(Task to carry out): Extract the first line through the line containing "RIB_T = 3.0" from the listing below, exactly as written.
======== Data segment
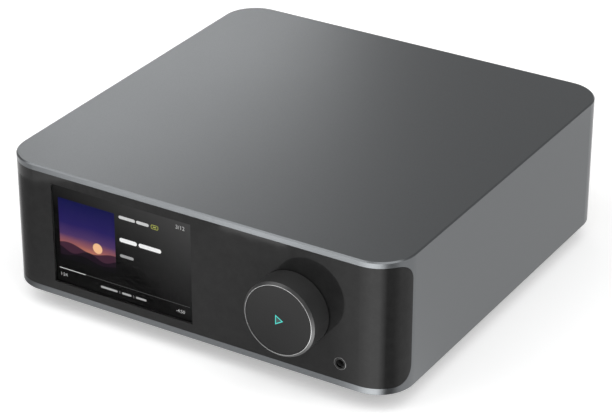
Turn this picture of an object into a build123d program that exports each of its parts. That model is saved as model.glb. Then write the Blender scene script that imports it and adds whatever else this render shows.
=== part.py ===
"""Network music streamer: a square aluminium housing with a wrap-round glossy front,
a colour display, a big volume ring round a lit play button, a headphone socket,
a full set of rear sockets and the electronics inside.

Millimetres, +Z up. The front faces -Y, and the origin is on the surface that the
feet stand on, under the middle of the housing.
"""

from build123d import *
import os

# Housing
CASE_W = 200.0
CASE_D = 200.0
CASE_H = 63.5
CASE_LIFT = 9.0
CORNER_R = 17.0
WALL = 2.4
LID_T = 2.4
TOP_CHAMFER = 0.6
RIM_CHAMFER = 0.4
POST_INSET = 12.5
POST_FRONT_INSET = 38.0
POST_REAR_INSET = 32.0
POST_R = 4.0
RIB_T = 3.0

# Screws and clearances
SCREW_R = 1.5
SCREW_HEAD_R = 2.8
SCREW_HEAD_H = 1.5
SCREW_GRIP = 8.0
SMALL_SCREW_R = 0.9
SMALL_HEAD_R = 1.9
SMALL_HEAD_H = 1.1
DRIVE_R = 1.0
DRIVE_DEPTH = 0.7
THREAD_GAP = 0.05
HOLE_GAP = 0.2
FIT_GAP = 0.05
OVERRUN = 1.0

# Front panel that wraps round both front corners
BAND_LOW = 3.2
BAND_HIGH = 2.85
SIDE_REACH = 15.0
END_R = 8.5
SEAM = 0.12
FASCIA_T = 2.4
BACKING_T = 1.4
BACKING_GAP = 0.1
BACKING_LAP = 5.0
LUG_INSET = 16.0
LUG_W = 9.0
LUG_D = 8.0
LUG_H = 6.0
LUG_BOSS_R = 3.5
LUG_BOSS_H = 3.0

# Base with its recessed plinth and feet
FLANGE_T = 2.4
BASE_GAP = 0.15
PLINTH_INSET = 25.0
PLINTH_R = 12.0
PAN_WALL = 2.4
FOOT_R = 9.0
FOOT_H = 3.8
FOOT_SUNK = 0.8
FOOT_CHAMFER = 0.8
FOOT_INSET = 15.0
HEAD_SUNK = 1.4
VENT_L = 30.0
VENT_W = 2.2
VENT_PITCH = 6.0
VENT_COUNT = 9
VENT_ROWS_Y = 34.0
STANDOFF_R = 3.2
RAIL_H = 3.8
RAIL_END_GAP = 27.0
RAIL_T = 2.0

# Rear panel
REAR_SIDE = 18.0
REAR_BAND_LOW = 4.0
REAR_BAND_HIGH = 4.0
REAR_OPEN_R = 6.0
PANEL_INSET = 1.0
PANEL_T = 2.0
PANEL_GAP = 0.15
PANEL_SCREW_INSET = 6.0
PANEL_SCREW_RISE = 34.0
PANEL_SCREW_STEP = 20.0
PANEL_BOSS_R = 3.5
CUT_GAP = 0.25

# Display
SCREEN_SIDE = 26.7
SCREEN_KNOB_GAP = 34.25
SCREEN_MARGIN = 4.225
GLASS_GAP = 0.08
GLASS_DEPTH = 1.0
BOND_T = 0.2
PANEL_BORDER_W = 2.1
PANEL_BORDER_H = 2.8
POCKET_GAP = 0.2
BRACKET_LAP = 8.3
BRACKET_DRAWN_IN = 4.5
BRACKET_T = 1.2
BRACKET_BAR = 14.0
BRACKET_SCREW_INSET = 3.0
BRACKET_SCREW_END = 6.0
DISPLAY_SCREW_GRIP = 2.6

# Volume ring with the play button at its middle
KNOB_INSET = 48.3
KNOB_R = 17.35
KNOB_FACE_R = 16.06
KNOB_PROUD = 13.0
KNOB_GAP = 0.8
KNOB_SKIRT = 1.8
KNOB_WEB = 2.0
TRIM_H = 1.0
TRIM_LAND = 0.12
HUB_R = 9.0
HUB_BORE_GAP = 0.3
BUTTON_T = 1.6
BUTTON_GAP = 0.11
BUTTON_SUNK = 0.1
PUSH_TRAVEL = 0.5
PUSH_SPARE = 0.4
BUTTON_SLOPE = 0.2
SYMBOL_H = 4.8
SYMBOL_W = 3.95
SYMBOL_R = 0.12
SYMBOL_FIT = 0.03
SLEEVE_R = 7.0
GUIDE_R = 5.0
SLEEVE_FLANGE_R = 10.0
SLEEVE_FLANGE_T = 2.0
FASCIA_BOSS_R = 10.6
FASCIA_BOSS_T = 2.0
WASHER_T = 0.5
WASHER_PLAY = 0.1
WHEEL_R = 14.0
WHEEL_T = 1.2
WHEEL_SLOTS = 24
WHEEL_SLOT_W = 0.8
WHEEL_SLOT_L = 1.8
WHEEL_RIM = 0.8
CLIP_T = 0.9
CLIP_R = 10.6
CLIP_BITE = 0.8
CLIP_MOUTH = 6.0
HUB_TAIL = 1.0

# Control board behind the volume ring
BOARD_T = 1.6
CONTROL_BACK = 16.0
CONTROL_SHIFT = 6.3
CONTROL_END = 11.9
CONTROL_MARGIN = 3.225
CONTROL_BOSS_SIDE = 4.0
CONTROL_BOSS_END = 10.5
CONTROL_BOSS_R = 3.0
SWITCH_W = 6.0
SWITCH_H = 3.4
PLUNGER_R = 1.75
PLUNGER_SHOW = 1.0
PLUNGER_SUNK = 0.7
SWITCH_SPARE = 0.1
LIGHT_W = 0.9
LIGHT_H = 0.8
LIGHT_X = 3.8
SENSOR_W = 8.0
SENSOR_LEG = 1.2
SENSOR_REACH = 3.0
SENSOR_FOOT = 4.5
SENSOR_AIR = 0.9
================
(Final result):
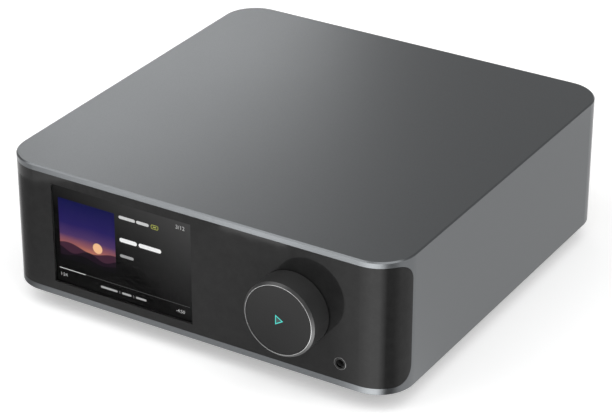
Turn this picture of an object into a build123d program that exports each of its parts. That model is saved as model.glb. Then write the Blender scene script that imports it and adds whatever else this render shows.
=== part.py ===
"""Network music streamer: a square aluminium housing with a wrap-round glossy front,
a colour display, a big volume ring round a lit play button, a headphone socket,
a full set of rear sockets and the electronics inside.

Millimetres, +Z up. The front faces -Y, and the origin is on the surface that the
feet stand on, under the middle of the housing.
"""

from build123d import *
import os

# Housing
CASE_W = 200.0
CASE_D = 200.0
CASE_H = 63.5
CASE_LIFT = 9.0
CORNER_R = 17.0
WALL = 2.4
LID_T = 2.4
TOP_CHAMFER = 0.6
RIM_CHAMFER = 0.4
POST_INSET = 12.5
POST_FRONT_INSET = 38.0
POST_REAR_INSET = 32.0
POST_R = 4.0
RIB_T = 3.0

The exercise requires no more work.